- Exercise goal
Print each line of the listing once more, precisely as given.

- Given material
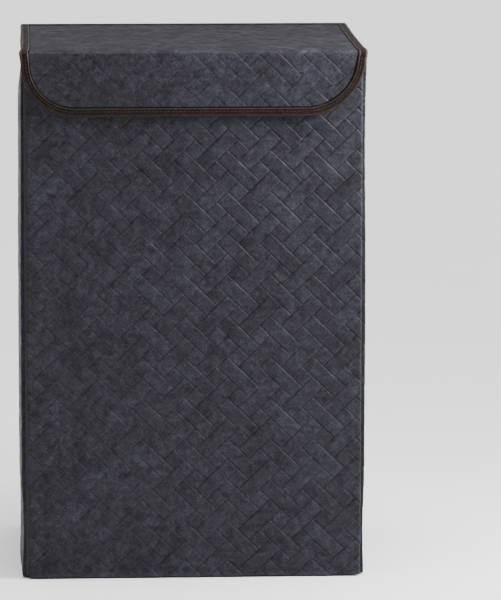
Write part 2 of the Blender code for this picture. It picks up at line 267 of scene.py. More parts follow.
def weave(u_low, u_high, v_low, v_high, phase, strength=evenly):
    """A flat sheet of the weave over a rectangle, with its relief as z, as a bmesh."""
    step_u, step_v = PERIOD_X / 4.0, PERIOD_Z / 4.0
    corners = [((u - phase[0]) / step_u, (phase[1] - v) / step_v)
               for u in (u_low, u_high) for v in (v_low, v_high)]
    a_ends = [(p + q) / 2.0 for p, q in corners]
    b_ends = [(p - q) / 2.0 for p, q in corners]
    count = len(FRACTIONS)

    def lines(ends):
        index = np.arange(math.floor(min(ends)) * count, math.ceil(max(ends)) * count + 1)
        return index // count, index % count

    cell_a, part_a = lines(a_ends)
    cell_b, part_b = lines(b_ends)
    a, b = np.meshgrid(cell_a + FRACTIONS[part_a], cell_b + FRACTIONS[part_b], indexing="ij")
    cell, row = np.meshgrid(cell_a, cell_b, indexing="ij")
    edge_a, edge_b = np.meshgrid(part_a == 0, part_b == 0, indexing="ij")
    height, number, tone = brick(a, b, cell, row)
    lowest = height.copy()
    border = np.zeros(a.shape, bool)
    rubbed = np.zeros(a.shape)             # painted highlight below the lines that run down to the right
    for back_a, back_b in ((1, 0), (0, 1), (1, 1)):
        near = (edge_a | (back_a == 0)) & (edge_b | (back_b == 0))
        other, other_number, _ = brick(a, b, cell - back_a, row - back_b)
        line = near & (other_number != number)
        border |= line
        if (back_a, back_b) == (0, 1):
            rubbed[:, :-1] = line[:, 1:]
        lowest = np.where(near, np.minimum(lowest, other), lowest)
    height = np.where(border, lowest - GROOVE, height)
    u = phase[0] + step_u * (a + b)
    v = phase[1] - step_v * (a - b)
    height = height * strength(u)
    # the painted highlight grows towards the right, the side the light comes from
    rubbed = rubbed * np.clip((strength(u) - 0.80) * 2.6, 0.28, 1.0)

    inside = ((u > u_low - step_u) & (u < u_high + step_u)
              & (v > v_low - step_v) & (v < v_high + step_v))
    keep = inside[:-1, :-1] | inside[1:, :-1] | inside[:-1, 1:] | inside[1:, 1:]
    used, quads = np.unique(grid_quads(a.shape)[keep], return_inverse=True)
    points = np.stack((u, v, height), -1).reshape(-1, 3)[used]
    return as_bmesh(mesh_of("weave", points.tolist(), quads.reshape(-1, 4).tolist(),
                            groove=border.ravel()[used], tone=tone.ravel()[used],
                            rubbed=rubbed.ravel()[used]))


# ---- pieces --------------------------------------------------------------------
SHARP = math.radians(60.0)


def add_piece(name, mesh, look, slot, replaced=(), body=None):
    """Put a finished mesh in the scene, with its rest places kept for its material."""
    obj = add_object(name, mesh)
    mesh.materials.clear()
    mesh.materials.append(looks[look])
    mesh.shade_smooth()
    mesh.set_sharp_from_angle(angle=SHARP)
    rest = mesh.attributes.new("rest", "FLOAT_VECTOR", "POINT")
    rest.data.foreach_set("vector", coordinates(mesh).astype(np.float32).ravel())
    if replaced:
        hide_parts(*replaced)
    if slot == "woven_cover":
        # large faces set the shading, so the bricks stay flat beside their pressed lines
        weighted = obj.modifiers.new("even_shading", 'WEIGHTED_NORMAL')
        weighted.mode = 'FACE_AREA'
        weighted.keep_sharp = True
    if body:
        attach(obj, body)
    return obj


def underside(point):
    """The place below this one on a sheet's flat underside."""
    return Vector((point.x, point.y, -SHEET))


def woven_tray(u_low, u_high, v_low, v_high, depth, phase, plan_round, edge_round, levels=(),
               strength=evenly):
    """The weave wrapped round a board's face and edges, as a closed tray in board space.
    Levels are heights at which its flat inner side is divided, so that it can bend."""
    wrap = edge_round * math.pi / 2.0
    reach = plan_round - edge_round + wrap + depth - edge_round
    bounds = (u_low + plan_round, u_high - plan_round, v_low + plan_round, v_high - plan_round)
    bm = weave(bounds[0] - reach, bounds[1] + reach, bounds[2] - reach, bounds[3] + reach, phase,
               strength)
    start = plan_round - edge_round
    steps = (reach, start, start + wrap / 3.0, start + wrap * 2.0 / 3.0, start + wrap)
    for number, step in enumerate(steps):
        for value, normal in ((bounds[0] - step, (-1, 0, 0)), (bounds[1] + step, (1, 0, 0)),
                              (bounds[2] - step, (0, -1, 0)), (bounds[3] + step, (0, 1, 0))):
            cut_at(bm, (value, value, 0.0), normal, drop=number == 0)

    def wrapped(point):
        u, v, relief = point
        core_u = min(max(u, bounds[0]), bounds[1])
        core_v = min(max(v, bounds[2]), bounds[3])
        out = math.hypot(u - core_u, v - core_v)
        if out <= start:
            return Vector((u, v, relief))
        away = Vector((u - core_u, v - core_v)) / out
        run = min(out, reach) - start
        turn = min(run / edge_round, math.pi / 2.0)
        plan = start + (edge_round + relief) * math.sin(turn)
        drop = edge_round - (edge_round + relief) * math.cos(turn) + max(0.0, run - wrap)
        return Vector((core_u + away.x * plan, core_v + away.y * plan, -drop))

    for vert in bm.verts:
        vert.co = wrapped(vert.co)

    def inwards(point):
        return Vector((min(max(point.x, u_low + SHEET), u_high - SHEET),
                       min(max(point.y, v_low + SHEET), v_high - SHEET), point.z))

    divide(bm, close_sheet(bm, (inwards, underside)), levels)
    return bm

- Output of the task
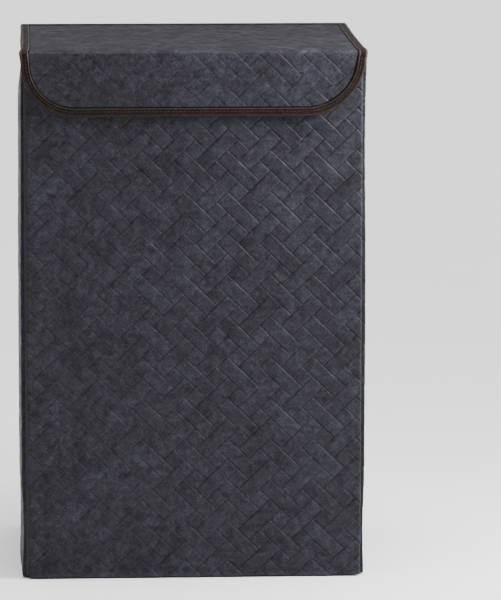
Write part 2 of the Blender code for this picture. It picks up at line 267 of scene.py. More parts follow.
def weave(u_low, u_high, v_low, v_high, phase, strength=evenly):
    """A flat sheet of the weave over a rectangle, with its relief as z, as a bmesh."""
    step_u, step_v = PERIOD_X / 4.0, PERIOD_Z / 4.0
    corners = [((u - phase[0]) / step_u, (phase[1] - v) / step_v)
               for u in (u_low, u_high) for v in (v_low, v_high)]
    a_ends = [(p + q) / 2.0 for p, q in corners]
    b_ends = [(p - q) / 2.0 for p, q in corners]
    count = len(FRACTIONS)

    def lines(ends):
        index = np.arange(math.floor(min(ends)) * count, math.ceil(max(ends)) * count + 1)
        return index // count, index % count

    cell_a, part_a = lines(a_ends)
    cell_b, part_b = lines(b_ends)
    a, b = np.meshgrid(cell_a + FRACTIONS[part_a], cell_b + FRACTIONS[part_b], indexing="ij")
    cell, row = np.meshgrid(cell_a, cell_b, indexing="ij")
    edge_a, edge_b = np.meshgrid(part_a == 0, part_b == 0, indexing="ij")
    height, number, tone = brick(a, b, cell, row)
    lowest = height.copy()
    border = np.zeros(a.shape, bool)
    rubbed = np.zeros(a.shape)             # painted highlight below the lines that run down to the right
    for back_a, back_b in ((1, 0), (0, 1), (1, 1)):
        near = (edge_a | (back_a == 0)) & (edge_b | (back_b == 0))
        other, other_number, _ = brick(a, b, cell - back_a, row - back_b)
        line = near & (other_number != number)
        border |= line
        if (back_a, back_b) == (0, 1):
            rubbed[:, :-1] = line[:, 1:]
        lowest = np.where(near, np.minimum(lowest, other), lowest)
    height = np.where(border, lowest - GROOVE, height)
    u = phase[0] + step_u * (a + b)
    v = phase[1] - step_v * (a - b)
    height = height * strength(u)
    # the painted highlight grows towards the right, the side the light comes from
    rubbed = rubbed * np.clip((strength(u) - 0.80) * 2.6, 0.28, 1.0)

    inside = ((u > u_low - step_u) & (u < u_high + step_u)
              & (v > v_low - step_v) & (v < v_high + step_v))
    keep = inside[:-1, :-1] | inside[1:, :-1] | inside[:-1, 1:] | inside[1:, 1:]
    used, quads = np.unique(grid_quads(a.shape)[keep], return_inverse=True)
    points = np.stack((u, v, height), -1).reshape(-1, 3)[used]
    return as_bmesh(mesh_of("weave", points.tolist(), quads.reshape(-1, 4).tolist(),
                            groove=border.ravel()[used], tone=tone.ravel()[used],
                            rubbed=rubbed.ravel()[used]))


# ---- pieces --------------------------------------------------------------------
SHARP = math.radians(60.0)


def add_piece(name, mesh, look, slot, replaced=(), body=None):
    """Put a finished mesh in the scene, with its rest places kept for its material."""
    obj = add_object(name, mesh)
    mesh.materials.clear()
    mesh.materials.append(looks[look])
    mesh.shade_smooth()
    mesh.set_sharp_from_angle(angle=SHARP)
    rest = mesh.attributes.new("rest", "FLOAT_VECTOR", "POINT")
    rest.data.foreach_set("vector", coordinates(mesh).astype(np.float32).ravel())
    if replaced:
        hide_parts(*replaced)
    if slot == "woven_cover":
        # large faces set the shading, so the bricks stay flat beside their pressed lines
        weighted = obj.modifiers.new("even_shading", 'WEIGHTED_NORMAL')
        weighted.mode = 'FACE_AREA'
        weighted.keep_sharp = True
    if body:
        attach(obj, body)
    return obj


def underside(point):
    """The place below this one on a sheet's flat underside."""
    return Vector((point.x, point.y, -SHEET))


def woven_tray(u_low, u_high, v_low, v_high, depth, phase, plan_round, edge_round, levels=(),
               strength=evenly):
    """The weave wrapped round a board's face and edges, as a closed tray in board space.
    Levels are heights at which its flat inner side is divided, so that it can bend."""
    wrap = edge_round * math.pi / 2.0
    reach = plan_round - edge_round + wrap + depth - edge_round
    bounds = (u_low + plan_round, u_high - plan_round, v_low + plan_round, v_high - plan_round)
    bm = weave(bounds[0] - reach, bounds[1] + reach, bounds[2] - reach, bounds[3] + reach, phase,
               strength)
    start = plan_round - edge_round
    steps = (reach, start, start + wrap / 3.0, start + wrap * 2.0 / 3.0, start + wrap)
    for number, step in enumerate(steps):
        for value, normal in ((bounds[0] - step, (-1, 0, 0)), (bounds[1] + step, (1, 0, 0)),
                              (bounds[2] - step, (0, -1, 0)), (bounds[3] + step, (0, 1, 0))):
            cut_at(bm, (value, value, 0.0), normal, drop=number == 0)

    def wrapped(point):
        u, v, relief = point
        core_u = min(max(u, bounds[0]), bounds[1])
        core_v = min(max(v, bounds[2]), bounds[3])
        out = math.hypot(u - core_u, v - core_v)
        if out <= start:
            return Vector((u, v, relief))
        away = Vector((u - core_u, v - core_v)) / out
        run = min(out, reach) - start
        turn = min(run / edge_round, math.pi / 2.0)
        plan = start + (edge_round + relief) * math.sin(turn)
        drop = edge_round - (edge_round + relief) * math.cos(turn) + max(0.0, run - wrap)
        return Vector((core_u + away.x * plan, core_v + away.y * plan, -drop))

    for vert in bm.verts:
        vert.co = wrapped(vert.co)

    def inwards(point):
        return Vector((min(max(point.x, u_low + SHEET), u_high - SHEET),
                       min(max(point.y, v_low + SHEET), v_high - SHEET), point.z))

    divide(bm, close_sheet(bm, (inwards, underside)), levels)
    return bm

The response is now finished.